INFORMATION SUPPLIED
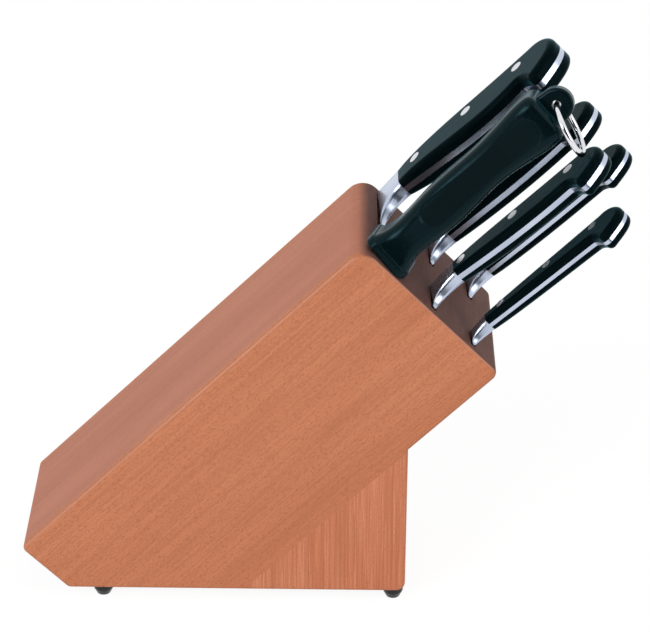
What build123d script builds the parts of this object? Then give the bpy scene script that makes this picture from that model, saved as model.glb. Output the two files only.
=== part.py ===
from build123d import *
from dataclasses import dataclass
from math import cos, radians, sin, sqrt
import os

# Slanted wooden knife block with five forged knives and a honing steel.
#
# The block frame stands on the table: +X towards the slotted face, +Z up.
# The slanted frame has its origin at the corner of the roof and the slotted
# face: x points out of the slots, y runs across the block, and -z goes down
# into the wood. Every knife is drawn in a frame of its own with the same
# directions: the blade points along -x, the cutting edge is at -y.

# ------------------------------------------------------------------ block
slant = 45.0  # slots and roof, above the table
block_thickness = 101.4  # roof to underside, square to the slant
block_length = 256.7  # along the roof
block_width = 90.0
end_height = 24.8  # low edge of the roof above the wooden base
wedge_reach = 206.6  # front of the wedge, from the low edge of the roof
mouth_round = 10.0  # between the roof and the slotted face
toe_round = 5.0  # lower corner of the slotted face, and front of the wedge
end_round = 3.5  # the two corners of the low end
edge_round = 2.5  # long edges of both sides
inner_corner_round = 0.6  # where the wedge meets the underside

# ------------------------------------------------------------------ boards
panel_thickness = 5.0  # the two side panels
roof_board_thickness = 10.7
upper_core_thickness = 27.7
lower_core_thickness = 25.5
slot_width = 4.0  # the two lower rows
chef_slot_width = 6.6
slot_end_clearance = 0.5  # blade to each end of its slot
stop_length = 12.0  # strip that closes the low end of each slot

# ------------------------------------------------------------------ wedge joint
dowel_diameter = 8.0
dowel_length = 30.0
dowel_depth_in_board = 13.0
dowel_end_gap = 1.0
dowel_spacing = 44.0  # across the block
dowel_places = (52.0, 92.0)  # along the joint, from its thin end
dowel_clearance = 0.03

# ------------------------------------------------------------------ feet
foot_diameter = 11.0
foot_flat_diameter = 7.4
foot_height = 6.0
foot_shoulder = 2.4  # upright rim of the pad under the wood
foot_bore = 3.4
foot_recess_diameter = 5.0
foot_recess_depth = 2.6
foot_end_inset = 18.5  # from the low end of the wooden base
foot_front_inset = 6.4  # from the front of the wedge
foot_side_inset = 7.0
screw_shank_diameter = 2.8
screw_head_diameter = 4.4
screw_head_height = 1.4
screw_length = 16.0
screw_clearance = 0.03

# ------------------------------------------------------------------ knives
seat_gap = 0.3  # bolster above the slotted face
scale_flat = 0.4  # flat side left on each scale, between the tang and its rounding
beak_spare = 0.2  # outline of the beak is that much rounder than the rounding of the scales
neck_round = 3.0
edge_thickness = 0.3  # blade at its cutting edge
heel_thickness = 1.0  # bolster at the cutting edge
heel_fullness = 0.4  # below 1, the bolster thins late and quickly towards its heel
bolster_steps = 6  # sections that the bolster is drawn through
bolster_trim = 0.05  # ground off the bolster's end, where the blade begins
rivet_clearance = 0.02
tip_thickness_share = 0.4  # blade thickness left at the tip
rivet_depth_share = 0.42  # of the local depth of the handle

# outline of every handle: shares of its length, and of the depth of its butt
belly_start = 0.32
belly_place = 0.55
neck_place = 0.80
beak_start = 0.838
beak_place = 0.862
beak_reach = 1.4  # the rounding of the beak takes this off again
spine_end_place = 0.88
butt_curve = ((0.93, 0.85), (0.985, 0.62), (1.0, 0.36), (0.975, 0.13))

# outline of every blade: shares of its length and of its depth at the heel
tip_height = 0.45
spine_straight = 0.45
edge_straight = 0.4


@dataclass
class Knife:
    """Sizes of one knife. Depths are measured from the spine to the belly."""
    name: str
    side: str
    row: int
    blade_length: float
    blade_thickness: float
    heel_depth: float
    bolster_length: float
    handle_length: float
    front_depth: float
    belly_depth: float
    neck_depth: float
    beak_depth: float
    spine_drop: float
    slot_thickness: float  # bolster where it rests on the slot
    front_thickness: float  # back of the bolster
    body_thickness: float  # where the taper of the front ends
    butt_thickness: float
    tang_thickness: float
    front_taper: float  # length of the taper
    rivet_diameter: float
    rivet_places: tuple  # shares of the handle length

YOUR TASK
Output all of the data again. Match it exactly.

RESPONSE BELOW
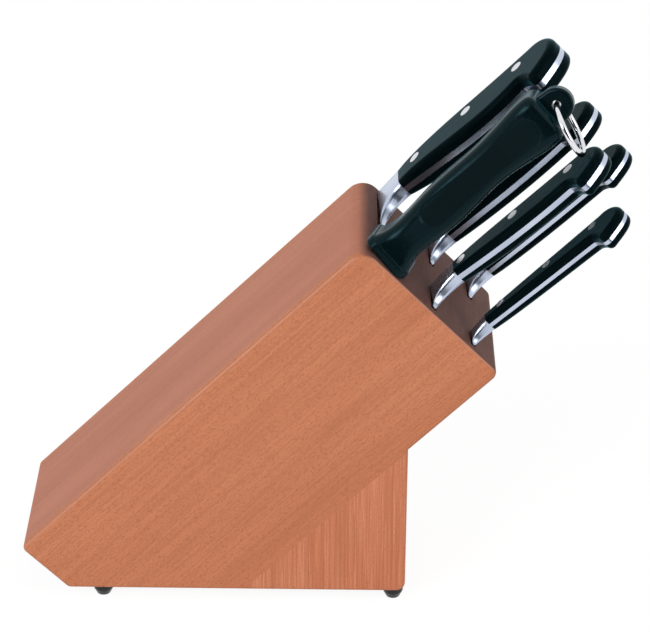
What build123d script builds the parts of this object? Then give the bpy scene script that makes this picture from that model, saved as model.glb. Output the two files only.
=== part.py ===
from build123d import *
from dataclasses import dataclass
from math import cos, radians, sin, sqrt
import os

# Slanted wooden knife block with five forged knives and a honing steel.
#
# The block frame stands on the table: +X towards the slotted face, +Z up.
# The slanted frame has its origin at the corner of the roof and the slotted
# face: x points out of the slots, y runs across the block, and -z goes down
# into the wood. Every knife is drawn in a frame of its own with the same
# directions: the blade points along -x, the cutting edge is at -y.

# ------------------------------------------------------------------ block
slant = 45.0  # slots and roof, above the table
block_thickness = 101.4  # roof to underside, square to the slant
block_length = 256.7  # along the roof
block_width = 90.0
end_height = 24.8  # low edge of the roof above the wooden base
wedge_reach = 206.6  # front of the wedge, from the low edge of the roof
mouth_round = 10.0  # between the roof and the slotted face
toe_round = 5.0  # lower corner of the slotted face, and front of the wedge
end_round = 3.5  # the two corners of the low end
edge_round = 2.5  # long edges of both sides
inner_corner_round = 0.6  # where the wedge meets the underside

# ------------------------------------------------------------------ boards
panel_thickness = 5.0  # the two side panels
roof_board_thickness = 10.7
upper_core_thickness = 27.7
lower_core_thickness = 25.5
slot_width = 4.0  # the two lower rows
chef_slot_width = 6.6
slot_end_clearance = 0.5  # blade to each end of its slot
stop_length = 12.0  # strip that closes the low end of each slot

# ------------------------------------------------------------------ wedge joint
dowel_diameter = 8.0
dowel_length = 30.0
dowel_depth_in_board = 13.0
dowel_end_gap = 1.0
dowel_spacing = 44.0  # across the block
dowel_places = (52.0, 92.0)  # along the joint, from its thin end
dowel_clearance = 0.03

# ------------------------------------------------------------------ feet
foot_diameter = 11.0
foot_flat_diameter = 7.4
foot_height = 6.0
foot_shoulder = 2.4  # upright rim of the pad under the wood
foot_bore = 3.4
foot_recess_diameter = 5.0
foot_recess_depth = 2.6
foot_end_inset = 18.5  # from the low end of the wooden base
foot_front_inset = 6.4  # from the front of the wedge
foot_side_inset = 7.0
screw_shank_diameter = 2.8
screw_head_diameter = 4.4
screw_head_height = 1.4
screw_length = 16.0
screw_clearance = 0.03

# ------------------------------------------------------------------ knives
seat_gap = 0.3  # bolster above the slotted face
scale_flat = 0.4  # flat side left on each scale, between the tang and its rounding
beak_spare = 0.2  # outline of the beak is that much rounder than the rounding of the scales
neck_round = 3.0
edge_thickness = 0.3  # blade at its cutting edge
heel_thickness = 1.0  # bolster at the cutting edge
heel_fullness = 0.4  # below 1, the bolster thins late and quickly towards its heel
bolster_steps = 6  # sections that the bolster is drawn through
bolster_trim = 0.05  # ground off the bolster's end, where the blade begins
rivet_clearance = 0.02
tip_thickness_share = 0.4  # blade thickness left at the tip
rivet_depth_share = 0.42  # of the local depth of the handle

# outline of every handle: shares of its length, and of the depth of its butt
belly_start = 0.32
belly_place = 0.55
neck_place = 0.80
beak_start = 0.838
beak_place = 0.862
beak_reach = 1.4  # the rounding of the beak takes this off again
spine_end_place = 0.88
butt_curve = ((0.93, 0.85), (0.985, 0.62), (1.0, 0.36), (0.975, 0.13))

# outline of every blade: shares of its length and of its depth at the heel
tip_height = 0.45
spine_straight = 0.45
edge_straight = 0.4


@dataclass
class Knife:
    """Sizes of one knife. Depths are measured from the spine to the belly."""
    name: str
    side: str
    row: int
    blade_length: float
    blade_thickness: float
    heel_depth: float
    bolster_length: float
    handle_length: float
    front_depth: float
    belly_depth: float
    neck_depth: float
    beak_depth: float
    spine_drop: float
    slot_thickness: float  # bolster where it rests on the slot
    front_thickness: float  # back of the bolster
    body_thickness: float  # where the taper of the front ends
    butt_thickness: float
    tang_thickness: float
    front_taper: float  # length of the taper
    rivet_diameter: float
    rivet_places: tuple  # shares of the handle length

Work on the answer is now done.